| Required work |
Repeat, please, only the lines from the top of the data down to the line with "HUB_SCREW_CIRCLE_R = 0.024"; include both of those lines.

| Material provided |
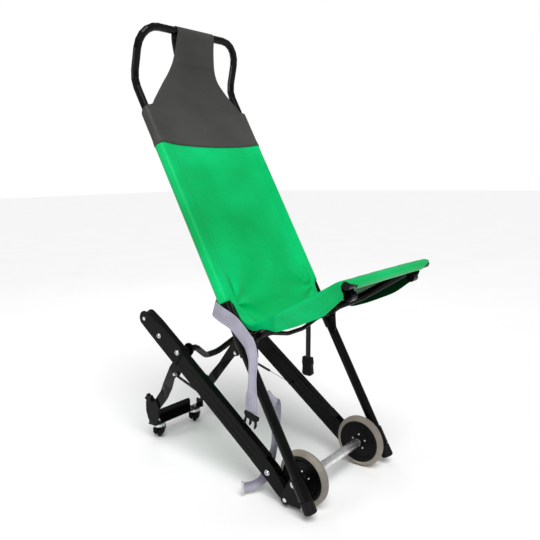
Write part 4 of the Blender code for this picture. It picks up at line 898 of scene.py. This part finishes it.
# ---- springs, bolt heads and other small metal ------------------------------------------------
WIRE_R, COIL_R, COIL_PITCH = 0.0009, 0.0037, 0.0021
COIL_STEPS = 12                               # points in one turn of a coil
RING_STEPS = 24                               # points in one turn of a hook's ring
BOLT_RING_R, EYE_RING_R = 0.0066, 0.0046
BOLT_PLACES = ((0.6030, 0.0462), (0.6983, 0.0308), (0.1182, 0.0233))   # pivot, guide, foot
CHEEK_FACE = 0.2079                           # outer face of the tracks' cheeks
HUB_SCREWS = 5
HUB_SCREW_CIRCLE_R = 0.024


def build_spring(side, sign):
    """Coil with a hook round the leg's bolt and a wire to a loop round the track's eye."""
    bolt = at(0.262, 0.299, sign * 0.1639)
    eye = on_track(0.3541, 0.0150, sign * 0.1706)
    t = (eye - bolt).normalized()
    length = (eye - bolt).length
    u = t.cross(Vector((1, 0, 0))).normalized()
    v = t.cross(u)
    coil = length * 0.62
    start = 0.014
    turns = int((coil - start) / COIL_PITCH)
    path = []
    for k in range(turns * COIL_STEPS + 1):
        a = 2 * math.pi * k / COIL_STEPS
        path.append(bolt + t * (start + (coil - start) * k / (turns * COIL_STEPS))
                    + (u * math.cos(a) + v * math.sin(a)) * COIL_R)
    parts = [tube(path, [WIRE_R] * len(path), 6, t)]
    hook = [bolt + t * s + u * h for s, h in
            ((start + 0.001, COIL_R), (start - 0.003, 0.0020), (0.0085, 0.0004),
             (BOLT_RING_R, 0.0))]
    angles = [2 * math.pi * k / RING_STEPS for k in range(RING_STEPS - 1)]
    ring = [bolt + (t * math.cos(a) + u * math.sin(a)) * BOLT_RING_R for a in angles]
    parts.append(tube(hook + ring[1:], [WIRE_R] * (len(hook) + len(ring) - 1), 6))
    tail = [bolt + t * s + u * h for s, h in
            ((coil - 0.001, COIL_R), (coil + 0.003, 0.0016), (coil + 0.008, 0.0),
             (length * 0.8, 0.0), (length - 0.0085, 0.0), (length - EYE_RING_R, 0.0))]
    loop = [eye - (t * math.cos(a) + u * math.sin(a)) * EYE_RING_R for a in angles]
    parts.append(tube(tail + loop[1:], [0.0010] * (len(tail) + len(loop) - 1), 6))
    vertices, faces = join(parts)
    spring = mesh_object(f"return_spring_coil_{side}", vertices, faces, SPRING_STEEL)
    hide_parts(f"return_spring_{side}")
    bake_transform(spring)


def button_head(origin, axis, radius, height):
    """Dome with a hex socket, as one closed body."""
    profile = [(-0.0006, radius * 0.92), (0.0004, radius), (height * 0.45, radius * 0.95),
               (height * 0.8, radius * 0.78), (height, radius * 0.56), (height, radius * 0.46),
               (height * 0.35, radius * 0.42), (height * 0.33, radius * 0.05)]
    return turned(origin, axis, profile, 24)


def build_bolts():
    """Washers and domed heads on the tracks, and a circle of screws on each face of the hubs."""
    for side, sign in SIDES:
        outward = Vector((sign, 0, 0))
        parts = []
        for place in BOLT_PLACES:
            origin = on_track(*place, sign * CHEEK_FACE)
            washer = [(-0.0001, 0.0078), (-0.0001, 0.0090), (0.0009, 0.0092), (0.0013, 0.0088),
                      (0.0013, 0.0070)]
            head = turned(origin, outward, washer, 28)
            dome = button_head(origin + outward * 0.0014, outward, 0.0074, 0.0052)
            parts += [head, dome]
        vertices, faces = join(parts)
        bolts = mesh_object(f"track_bolt_heads_{side}", vertices, faces, ZINC)
        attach(bolts, "tracks")

        hub = NODES[f"wheel_hub_{side}"]
        low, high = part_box(f"wheel_hub_{side}")
        centre = (low + high) / 2
        parts = []
        for face in (1, -1):
            for k in range(HUB_SCREWS):
                a = 2 * math.pi * k / HUB_SCREWS + 0.3
                place = Vector((centre.x + face * 0.1,
                                centre.y + HUB_SCREW_CIRCLE_R * math.cos(a),
                                centre.z + HUB_SCREW_CIRCLE_R * math.sin(a)))
                hit, point, *_ = hub.ray_cast(place, Vector((-face, 0, 0)))
                if hit:
                    parts.append(button_head(point, Vector((face, 0, 0)), 0.0034, 0.0022))
        if parts:
            vertices, faces = join(parts)
            screws = mesh_object(f"hub_screws_{side}", vertices, faces, ZINC)
            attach(screws, f"wheel_{side}")


for spring_side, spring_sign in SIDES:
    build_spring(spring_side, spring_sign)
build_bolts()


# ---- studio ----------------------------------------------------------------------------------
FLOOR_HALF, FLOOR_Z = 30, -0.0005
SEEN_LEVEL, FILL_LEVEL = 1.0, 0.42            # of the white world: to the camera, as light
SUN_LEVEL = 2.3
LENS = 41.12                                  # the camera is as fitted to the photograph


def build_studio():
    """Floor, white world, lamps and camera."""
    look = Look("pale_floor", roughness=0.75, specular=0.15)
    tones = ((0.3, (0.93, 0.93, 0.93)), (0.7, (0.95, 0.95, 0.95)))
    look.colour(look.ramp(look.noise(2.0, 2.0), tones))
    corners = [(FLOOR_HALF * x, FLOOR_HALF * y, FLOOR_Z)
               for x, y in ((-1, -1), (1, -1), (1, 1), (-1, 1))]
    floor = mesh_object("floor", corners, [(0, 1, 2, 3)], look.material)

    world = bpy.data.worlds.new("studio")
    bpy.context.scene.world = world
    world.use_nodes = True
    background = world.node_tree.nodes["Background"]
    background.inputs["Color"].default_value = (1, 1, 1, 1)
    links = world.node_tree.links
    path = world.node_tree.nodes.new("ShaderNodeLightPath")
    level = world.node_tree.nodes.new("ShaderNodeMapRange")
    level.inputs["To Min"].default_value = FILL_LEVEL
    level.inputs["To Max"].default_value = SEEN_LEVEL
    links.new(path.outputs["Is Camera Ray"], level.inputs["Value"])
    links.new(level.outputs["Result"], background.inputs["Strength"])
    sun = bpy.data.lights.new("sky_panel", "SUN")
    sun.energy = SUN_LEVEL
    sun.angle = math.radians(35)
    panel = bpy.data.objects.new("sky_panel", sun)
    panel.rotation_euler = Vector((0.55, 0.62, -1.15)).to_track_quat("-Z", "Y").to_euler()
    bpy.context.scene.collection.objects.link(panel)

    middle = Vector((0, 0, 0.7))
    for name, place, size, power in (
            ("key", (-1.2, -2.8, 2.4), 0.9, 16.0),
            ("side", (-3.0, 1.2, 1.6), 0.7, 9.0),
            ("back", (1.6, 2.4, 2.6), 1.2, 9.0)):
        lamp = bpy.data.lights.new(name, "AREA")
        lamp.shape = "DISK"
        lamp.size = size
        lamp.energy = power
        obj = bpy.data.objects.new(name, lamp)
        obj.location = place
        obj.rotation_euler = (middle - Vector(place)).to_track_quat("-Z", "Y").to_euler()
        bpy.context.scene.collection.objects.link(obj)

    bpy.context.scene.view_settings.view_transform = "Standard"

    camera = bpy.data.objects.new("camera", bpy.data.cameras.new("camera"))
    bpy.context.scene.collection.objects.link(camera)
    camera.data.sensor_width = 36
    camera.data.lens = LENS
    right = Vector((0.625, -0.7804, -0.0178))
    down = Vector((-0.1296, -0.0813, -0.9882))
    forward = Vector((0.7698, 0.6199, -0.152))
    turn = Matrix((right, -down, -forward)).transposed().to_4x4()
    camera.matrix_world = Matrix.Translation((-1.5457, -1.2754, 0.970)) @ turn
    bpy.context.scene.camera = camera


build_studio()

| Reply |
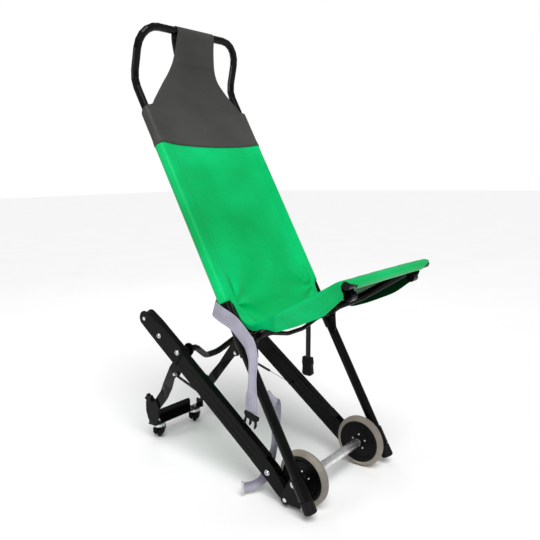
Write part 4 of the Blender code for this picture. It picks up at line 898 of scene.py. This part finishes it.
# ---- springs, bolt heads and other small metal ------------------------------------------------
WIRE_R, COIL_R, COIL_PITCH = 0.0009, 0.0037, 0.0021
COIL_STEPS = 12                               # points in one turn of a coil
RING_STEPS = 24                               # points in one turn of a hook's ring
BOLT_RING_R, EYE_RING_R = 0.0066, 0.0046
BOLT_PLACES = ((0.6030, 0.0462), (0.6983, 0.0308), (0.1182, 0.0233))   # pivot, guide, foot
CHEEK_FACE = 0.2079                           # outer face of the tracks' cheeks
HUB_SCREWS = 5
HUB_SCREW_CIRCLE_R = 0.024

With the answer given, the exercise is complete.